En novembre 1989, l’idéal de paix et de solidarité entre les peuples ayant triomphé, le mur de Berlin, perdant sa raison d’être, fut livré aux pelleteuses. Un ouvrier du bâtiment, Volker Pawlovski, s’est alors pointé, de chantier en chantier, achetant, pour quelques fifrelins, plusieurs centaines de tonnes de déblais. Les stockant dans un entrepôt, il pourra ainsi, pendant des générations, approvisionner les échoppes de souvenirs de la capitale de l’Allemagne réunifiée. Le fragment de mur constitue, de même que la porte de Brandebourg en boule à neige, la friandise rapportée de son voyage par le touriste de goût. L’article est à la portée de tous les budgets, décliné en plusieurs catégories. 3 euros, la poussière contenue dans une petite bouteille, de 10 à 50, selon grosseur, les parcelles présentées sous plastique ou montées en aimant pour frigo. Des blocs entiers sont accessibles, vers 7ooo euros, si plaisants pour décorer son jardin. Il s’en est d’ailleurs vendu pour 550.000 euros, le 23 juin 1990, aux enchères, à Monaco. À l’initiative des derniers dirigeants de la DDR. Aujourd’hui, les quelques parpaings restant en place sont conservés pour l’instruction des générations futures À l’image du « checkpoint Charlie », guérite devenue symbole de la guerre froide.
Le gris ciment s’avérant peu attractif, l’entreprise Volker a pris la liberté de rehausser l’allure des échantillons de bombages de couleurs. Rapport à la préférence de la clientèle. Car à la fin des années 1980, des graffiteurs s’étaient attaqués à certains endroits, côté ouest, de l’édifice, hors de portée des mitrailleuses. Et les amateurs manifestent un tropisme marqué pour les parties taguées. La firme se prétend la seule habilitée à vendre ces morceaux d’histoire contemporaine, avec un certificat d’authenticité. Mais, comme souvent, des faussaires se sont infiltrés dans ce marché très lucratif. Des vendeurs à la sauvette font concurrence aux magasins officiels.

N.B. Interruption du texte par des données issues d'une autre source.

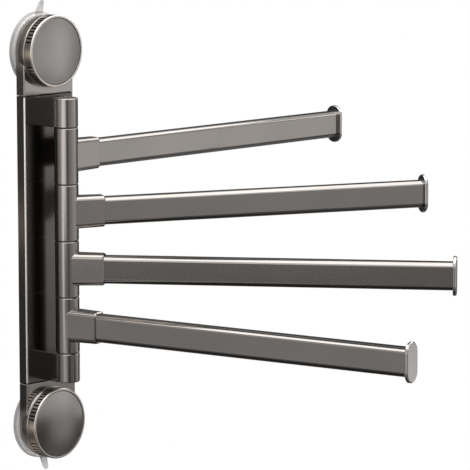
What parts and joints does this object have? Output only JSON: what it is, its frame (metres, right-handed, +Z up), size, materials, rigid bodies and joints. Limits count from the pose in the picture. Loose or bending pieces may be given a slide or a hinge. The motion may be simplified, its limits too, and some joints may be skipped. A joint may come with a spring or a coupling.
{
  "type": "swing arm towel bar",
  "caption": "Wall rail with swivelling towel arms on one upright pivot rod, held by twist-lock suction cups at its two ends.",
  "frame": {"origin": "on the wall plane, behind the middle of the rail", "axes": "+X right along the wall, +Y into the wall, +Z up along the rail"},
  "size_m": [0.391, 0.3873, 0.4374],
  "materials": {
    "rail_anodised": "glossy dark anodised",
    "cast_plated": "glossy gunmetal plating",
    "tube_anodised": "glossy gunmetal anodised",
    "cap_plated": "glossy gunmetal plating",
    "moulded_plated": "glossy gunmetal plating on a moulding",
    "face_brushed": "satin gunmetal",
    "plug_plated": "glossy gunmetal",
    "nylon": "matt black",
    "cup_clear": "clear soft plastic, slightly milky",
    "brass": "machined",
    "steel": "zinc plated"
  },
  "bodies": {
    "rail": {"back_rail": "rail_anodised", "ear_screws": "steel", "tongue_screws": "steel", "pivot_rod": "steel", "pivot_nut": "steel", "friction_washer_1": "nylon", "friction_washer_2": "nylon", "friction_washer_3": "nylon", "friction_washer_4": "nylon", "friction_washer_5": "nylon", "upper_ear": "cast_plated", "upper_ear_plug": "plug_plated", "upper_housing": "moulded_plated", "upper_thrust_washer": "nylon", "upper_suction_cup": "cup_clear", "lower_ear": "cast_plated", "lower_ear_plug": "plug_plated", "lower_housing": "moulded_plated", "lower_thrust_washer": "nylon", "lower_suction_cup": "cup_clear"},
    "arm_1": {"swivel_hub_1": "cast_plated", "swivel_bush_1": "nylon", "arm_tube_1": "tube_anodised", "tube_screw_1": "steel", "end_cap_1": "cap_plated"},
    "arm_2": {"swivel_hub_2": "cast_plated", "swivel_bush_2": "nylon", "arm_tube_2": "tube_anodised", "tube_screw_2": "steel", "end_cap_2": "cap_plated"},
    "arm_3": {"swivel_hub_3": "cast_plated", "swivel_bush_3": "nylon", "arm_tube_3": "tube_anodised", "tube_screw_3": "steel", "end_cap_3": "cap_plated"},
    "arm_4": {"swivel_hub_4": "cast_plated", "swivel_bush_4": "nylon", "arm_tube_4": "tube_anodised", "tube_screw_4": "steel", "end_cap_4": "cap_plated"},
    "upper_knob": {"upper_knob": "moulded_plated", "upper_knob_insert": "brass", "upper_knob_face": "face_brushed"},
    "upper_stud": {"upper_stud": "steel"},
    "lower_knob": {"lower_knob": "moulded_plated", "lower_knob_insert": "brass", "lower_knob_face": "face_brushed"},
    "lower_stud": {"lower_stud": "steel"}
  },
  "joints": [
    {"name": "arm_1_swivel", "type": "hinge", "parent": "rail", "child": "arm_1", "pos_m": [0, -0.0368, 0.078], "axis": [0, 0, 1], "range_deg": [-176.9, 3.1]},
    {"name": "arm_2_swivel", "type": "hinge", "parent": "rail", "child": "arm_2", "pos_m": [0, -0.0368, 0.026], "axis": [0, 0, 1], "range_deg": [-152.5, 27.5]},
    {"name": "arm_3_swivel", "type": "hinge", "parent": "rail", "child": "arm_3", "pos_m": [0, -0.0368, -0.026], "axis": [0, 0, 1], "range_deg": [-125.5, 54.5]},
    {"name": "arm_4_swivel", "type": "hinge", "parent": "rail", "child": "arm_4", "pos_m": [0, -0.0368, -0.078], "axis": [0, 0, 1], "range_deg": [-101.6, 78.4]},
    {"name": "upper_knob_twist", "type": "hinge", "parent": "rail", "child": "upper_knob", "pos_m": [0, -0.02, 0.1725], "axis": [0, 1, 0], "range_deg": [0, 300]},
    {"name": "upper_stud_pull", "type": "slide", "parent": "rail", "child": "upper_stud", "axis": [0, -1, 0], "range_m": [0, 0.00251], "deforming": ["upper_suction_cup"]},
    {"name": "lower_knob_twist", "type": "hinge", "parent": "rail", "child": "lower_knob", "pos_m": [0, -0.02, -0.1725], "axis": [0, 1, 0], "range_deg": [0, 300]},
    {"name": "lower_stud_pull", "type": "slide", "parent": "rail", "child": "lower_stud", "axis": [0, -1, 0], "range_m": [0, 0.00251], "deforming": ["lower_suction_cup"]}
  ],
  "couplings": [
    {"joint": "upper_stud_pull", "follows": "upper_knob_twist", "m_per_rad": 0.00047746},
    {"joint": "lower_stud_pull", "follows": "lower_knob_twist", "m_per_rad": 0.00047746}
  ]
}
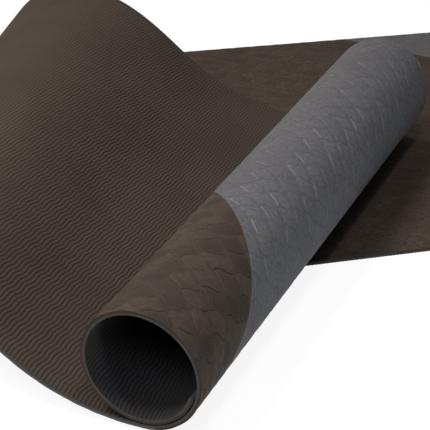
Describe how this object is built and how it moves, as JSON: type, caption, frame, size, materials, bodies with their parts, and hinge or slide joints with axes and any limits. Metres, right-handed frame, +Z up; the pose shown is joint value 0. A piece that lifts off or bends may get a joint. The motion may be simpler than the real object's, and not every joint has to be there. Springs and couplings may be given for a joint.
{
  "type": "yoga mat",
  "caption": "Rectangular exercise mat with a wavy-ribbed base and diagonal colour panels on top, half rolled up and folded back over its flat end.",
  "frame": {"origin": "on the floor, under the middle of the line where the roll touches down, on the underside of the flat part", "axes": "+X points from the fold to the roll, square to the roll; +Y runs along the roll; +Z is up"},
  "size_m": [0.9877, 1.1106, 0.1317],
  "materials": {
    "base_brown": "matte",
    "top_brown": "satin",
    "top_gray": "satin"
  },
  "bodies": {
    "flat_part": {"base_sheet_flat": "base_brown", "top_gray_flat": "top_gray", "top_brown_flat": "top_brown", "top_gray_corner": "top_gray", "base_sheet_fold": "base_brown", "top_gray_fold": "top_gray", "top_brown_fold": "top_brown"},
    "rolled_flap": {"base_sheet_flap": "base_brown", "top_gray_flap": "top_gray", "top_brown_flap": "top_brown", "base_sheet_roll": "base_brown", "top_gray_roll": "top_gray", "top_brown_roll": "top_brown"}
  },
  "joints": [
    {"name": "fold_open", "type": "hinge", "parent": "flat_part", "child": "rolled_flap", "pos_m": [-0.40466, 0.00321, 0.0389], "axis": [0.3182, -0.948, 0], "range_deg": [0, 90], "deforming": ["base_sheet_fold", "top_gray_fold", "top_brown_fold"]}
  ]
}
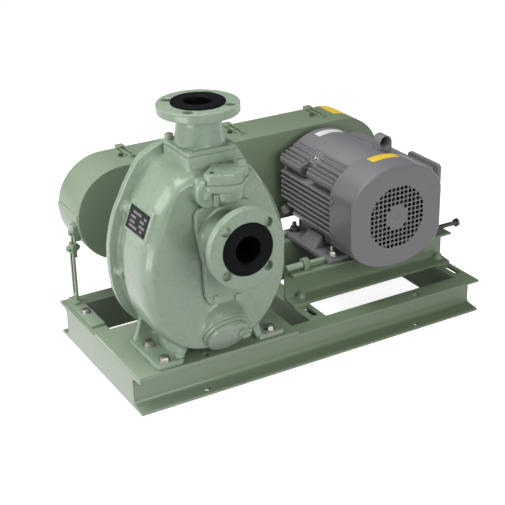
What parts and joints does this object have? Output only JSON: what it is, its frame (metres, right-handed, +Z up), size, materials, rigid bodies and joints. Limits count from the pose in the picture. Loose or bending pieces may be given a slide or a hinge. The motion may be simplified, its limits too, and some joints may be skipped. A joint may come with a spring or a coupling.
{
  "type": "rubber-lined slurry pump set",
  "caption": "Belt-driven self-priming slurry pump with rubber-lined flanges, electric motor, belt guard and channel-steel base.",
  "frame": {"origin": "centre of the base frame in plan, on the floor", "axes": "+X along the long side of the base towards the motor, -Y towards the suction flange at the front, +Z up"},
  "size_m": [0.852, 0.564, 0.581],
  "materials": {
    "MAT_base_front_channel": "gloss grey-green enamel over cast iron or steel",
    "MAT_base_left_end_channel": "gloss grey-green enamel over cast iron or steel",
    "MAT_base_mid_cross_channel": "gloss grey-green enamel over cast iron or steel",
    "MAT_base_rear_channel": "gloss grey-green enamel over cast iron or steel",
    "MAT_base_right_end_channel": "gloss grey-green enamel over cast iron or steel",
    "MAT_belt_guard_lower": "gloss grey-green enamel over cast iron or steel",
    "MAT_belt_guard_upper": "gloss grey-green enamel over cast iron or steel",
    "MAT_cable_gland": "matt",
    "MAT_discharge_branch": "gloss grey-green enamel over cast iron or steel",
    "MAT_discharge_liner": "matt black rubber",
    "MAT_drain_cap": "gloss grey-green enamel over cast iron or steel",
    "MAT_drain_collar": "gloss grey-green enamel over cast iron or steel",
    "MAT_drive_belts": "matt black rubber",
    "MAT_guard_rear_support": "gloss grey-green enamel over cast iron or steel",
    "MAT_guard_stay_bracket": "gloss grey-green enamel over cast iron or steel",
    "MAT_guard_stay_lower": "gloss grey-green enamel over cast iron or steel",
    "MAT_guard_stay_upper": "gloss grey-green enamel over cast iron or steel",
    "MAT_jack_bolt_front_left": "bright zinc or ground steel",
    "MAT_jack_bolt_front_right": "bright zinc or ground steel",
    "MAT_jack_bolt_rear_left": "bright zinc or ground steel",
    "MAT_jack_bolt_rear_right": "bright zinc or ground steel",
    "MAT_lifting_eye": "semi-gloss grey paint on cast iron and sheet",
    "MAT_motor_body": "semi-gloss grey paint on cast iron and sheet",
    "MAT_motor_drive_end_shield": "semi-gloss grey paint on cast iron and sheet",
    "MAT_motor_fan_cover": "semi-gloss grey paint on cast iron and sheet",
    "MAT_motor_foot_left": "semi-gloss grey paint on cast iron and sheet",
    "MAT_motor_foot_right": "semi-gloss grey paint on cast iron and sheet",
    "MAT_motor_frame_front_channel": "gloss grey-green enamel over cast iron or steel",
    "MAT_motor_frame_rear_channel": "gloss grey-green enamel over cast iron or steel",
    "MAT_motor_pulley": "machined cast iron",
    "MAT_motor_shaft": "bright zinc or ground steel",
    "MAT_nameplate": "black etched plate, blank fields",
    "MAT_priming_lid": "gloss grey-green enamel over cast iron or steel",
    "MAT_pump_bearing_housing": "gloss grey-green enamel over cast iron or steel",
    "MAT_pump_casing": "gloss grey-green enamel over cast iron or steel",
    "MAT_pump_pulley": "machined cast iron",
    "MAT_pump_rear_cover": "gloss grey-green enamel over cast iron or steel",
    "MAT_pump_shaft": "bright zinc or ground steel",
    "MAT_pump_sole_plate": "gloss grey-green enamel over cast iron or steel",
    "MAT_suction_branch": "gloss grey-green enamel over cast iron or steel",
    "MAT_suction_cover": "gloss grey-green enamel over cast iron or steel",
    "MAT_suction_liner": "matt black rubber",
    "MAT_terminal_box": "semi-gloss grey paint on cast iron and sheet",
    "MAT_terminal_box_lid": "semi-gloss grey paint on cast iron and sheet"
  },
  "bodies": {
    "root": {"base_front_channel": "MAT_base_front_channel", "base_left_end_channel": "MAT_base_left_end_channel", "base_mid_cross_channel": "MAT_base_mid_cross_channel", "base_rear_channel": "MAT_base_rear_channel", "base_right_end_channel": "MAT_base_right_end_channel", "belt_guard_lower": "MAT_belt_guard_lower", "belt_guard_upper": "MAT_belt_guard_upper", "cable_gland": "MAT_cable_gland", "discharge_branch": "MAT_discharge_branch", "discharge_liner": "MAT_discharge_liner", "drain_cap": "MAT_drain_cap", "drain_collar": "MAT_drain_collar", "drive_belts": "MAT_drive_belts", "guard_rear_support": "MAT_guard_rear_support", "guard_stay_bracket": "MAT_guard_stay_bracket", "guard_stay_lower": "MAT_guard_stay_lower", "guard_stay_upper": "MAT_guard_stay_upper", "jack_bolt_front_left": "MAT_jack_bolt_front_left", "jack_bolt_front_right": "MAT_jack_bolt_front_right", "jack_bolt_rear_left": "MAT_jack_bolt_rear_left", "jack_bolt_rear_right": "MAT_jack_bolt_rear_right", "lifting_eye": "MAT_lifting_eye", "motor_body": "MAT_motor_body", "motor_drive_end_shield": "MAT_motor_drive_end_shield", "motor_fan_cover": "MAT_motor_fan_cover", "motor_foot_left": "MAT_motor_foot_left", "motor_foot_right": "MAT_motor_foot_right", "motor_frame_front_channel": "MAT_motor_frame_front_channel", "motor_frame_rear_channel": "MAT_motor_frame_rear_channel", "motor_pulley": "MAT_motor_pulley", "motor_shaft": "MAT_motor_shaft", "nameplate": "MAT_nameplate", "priming_lid": "MAT_priming_lid", "pump_bearing_housing": "MAT_pump_bearing_housing", "pump_casing": "MAT_pump_casing", "pump_pulley": "MAT_pump_pulley", "pump_rear_cover": "MAT_pump_rear_cover", "pump_shaft": "MAT_pump_shaft", "pump_sole_plate": "MAT_pump_sole_plate", "suction_branch": "MAT_suction_branch", "suction_cover": "MAT_suction_cover", "suction_liner": "MAT_suction_liner", "terminal_box": "MAT_terminal_box", "terminal_box_lid": "MAT_terminal_box_lid"}
  },
  "joints": []
}
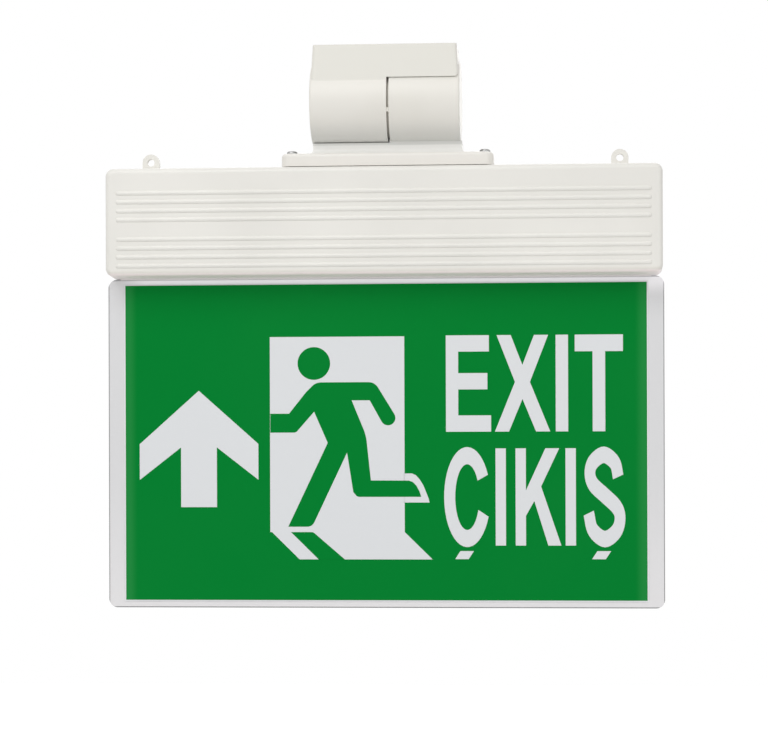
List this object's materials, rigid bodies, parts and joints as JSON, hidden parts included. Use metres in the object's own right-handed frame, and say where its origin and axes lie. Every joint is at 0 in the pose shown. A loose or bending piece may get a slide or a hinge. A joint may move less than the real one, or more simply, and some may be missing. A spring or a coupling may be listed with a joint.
{
  "type": "emergency exit light",
  "caption": "Double-sided edge-lit emergency exit light with a clear guide plate below a ribbed housing, hung from a two-leaf swivel bracket.",
  "frame": {"origin": "centre of the bracket's ceiling face", "axes": "+Z out of the ceiling face, +Y away from the front sign face, +X along the housing"},
  "size_m": [0.353, 0.052, 0.354],
  "materials": {
    "housing_plastic": "fine moulded satin",
    "bracket_plastic": "moulded satin",
    "acrylic": "clear polished",
    "green_film": "satin print",
    "white_print": "satin print",
    "zinc_steel": "zinc plated",
    "rail_aluminium": "mill finish",
    "board": "solder mask",
    "led_white": "moulded",
    "battery_wrap": "shrink wrap",
    "black_plastic": "moulded",
    "terminal_plastic": "moulded",
    "button_plastic": "moulded",
    "green_lens": "clear",
    "friction_plastic": "moulded"
  },
  "bodies": {
    "mount": {"ceiling_bracket": "bracket_plastic", "base_plate": "zinc_steel", "bracket_screws": "zinc_steel", "left_end_cap": "bracket_plastic", "pivot_nipple": "zinc_steel", "pivot_nuts": "zinc_steel", "friction_washer": "friction_plastic", "spring_washer": "zinc_steel"},
    "lamp": {"right_end_cap": "bracket_plastic", "hinge_leaf": "bracket_plastic", "flange_screws": "zinc_steel", "front_shell": "housing_plastic", "rear_shell": "housing_plastic", "shell_screws": "zinc_steel", "anchor_bar": "zinc_steel", "light_guide_plate": "acrylic", "front_film": "green_film", "rear_film": "green_film", "front_print": "white_print", "rear_print": "white_print", "led_rail": "rail_aluminium", "led_board": "board", "led_chips": "led_white", "rail_screws": "zinc_steel", "battery_pack": "battery_wrap", "battery_cradles": "black_plastic", "driver_board": "board", "board_screws": "zinc_steel", "terminal_block": "terminal_plastic", "transformer": "black_plastic", "capacitors": "black_plastic", "switch": "black_plastic", "switch_board": "board", "status_lens": "green_lens", "status_led": "led_white"},
    "test_button": {"test_button": "button_plastic"}
  },
  "joints": [
    {"name": "bracket_hinge", "type": "hinge", "parent": "mount", "child": "lamp", "pos_m": [0, 0, -0.035], "axis": [1, 0, 0], "range_deg": [-90, 90]},
    {"name": "button_press", "type": "slide", "parent": "lamp", "child": "test_button", "axis": [1, 0, 0], "range_m": [0, 0.0012], "stiffness_N_per_m": 1500, "springref_m": -0.001}
  ]
}
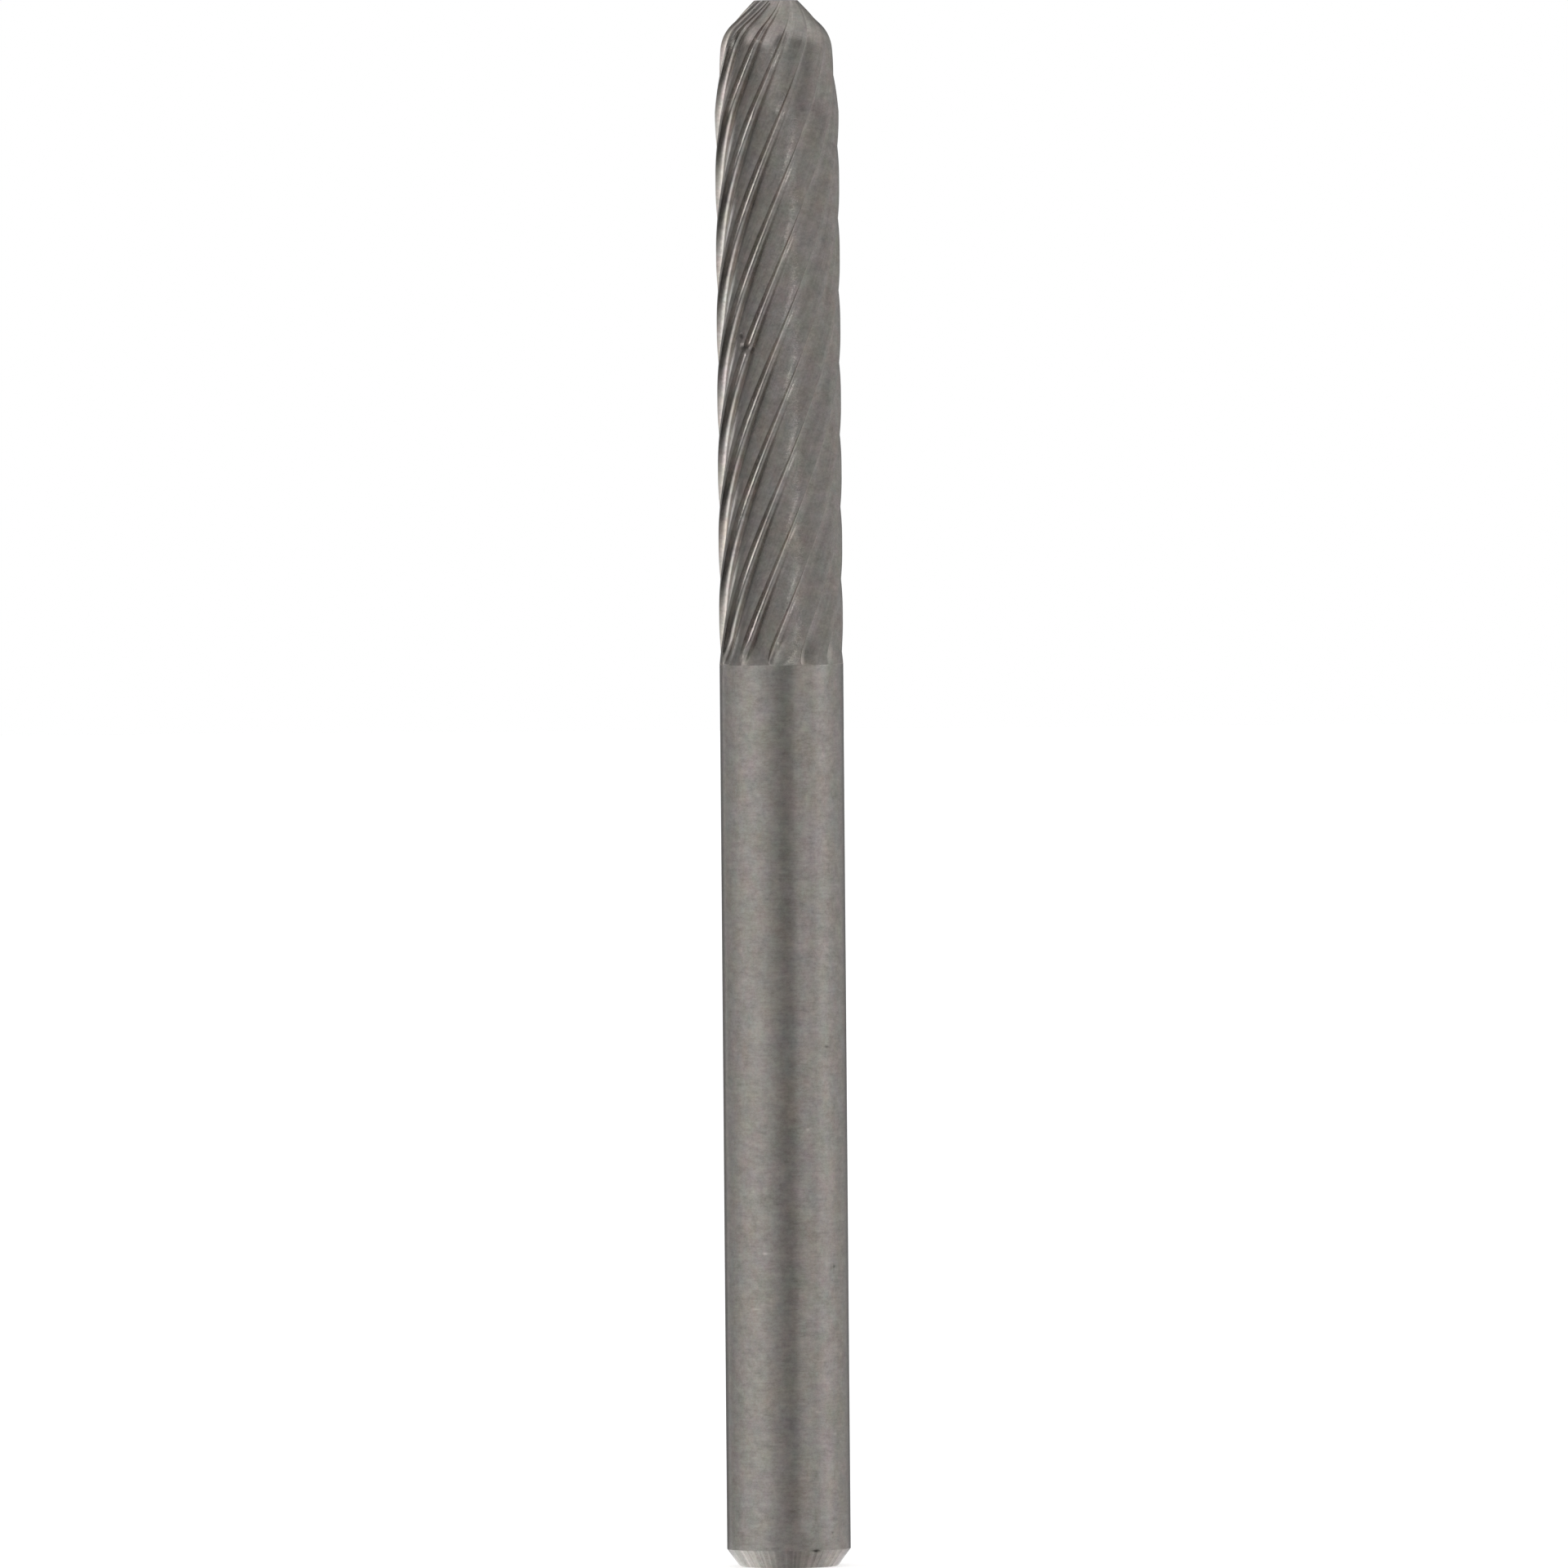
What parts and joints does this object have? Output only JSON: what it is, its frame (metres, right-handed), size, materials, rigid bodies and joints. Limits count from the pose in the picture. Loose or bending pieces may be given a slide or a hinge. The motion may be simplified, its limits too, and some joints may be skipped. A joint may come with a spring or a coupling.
{
  "type": "carbide burr",
  "caption": "Small solid carbide burr: plain round shank, and a fluted cylindrical cutting head with a blunt coned nose.",
  "frame": {"origin": "centre of the flat face at the shank end, on which the burr stands", "axes": "+Z along the axis from the shank end to the nose; +X and +Y are square to it, and -Y faces the viewer of the picture"},
  "size_m": [0.003, 0.003, 0.038],
  "materials": {
    "carbide": "satin ground, bare cemented carbide"
  },
  "bodies": {
    "root": {"burr": "carbide"}
  },
  "joints": []
}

À l’initiative du journal Bild Zeitung, un chercheur de l’Institut de géologie berlinois a analysé plusieurs petits bouts du commerce. Il a mis en évidence, dans certains d’entre eux, des composés chimiques sans rapport avec le béton originel, coulé par une seule usine est-allemande. Le vrai est gris clair, parsemé de petits cristaux de couleurs noir et sable. Le terne légendaire, façon démocratie populaire, reste inimitable. Pour qui sait s’y prendre, la relique historique, sous réserve d’une présentation alléchante, constitue une évidente opportunité marketing. Avec les gravats du World Trade Center, il y aurait eu de quoi se faire « des couilles en or ».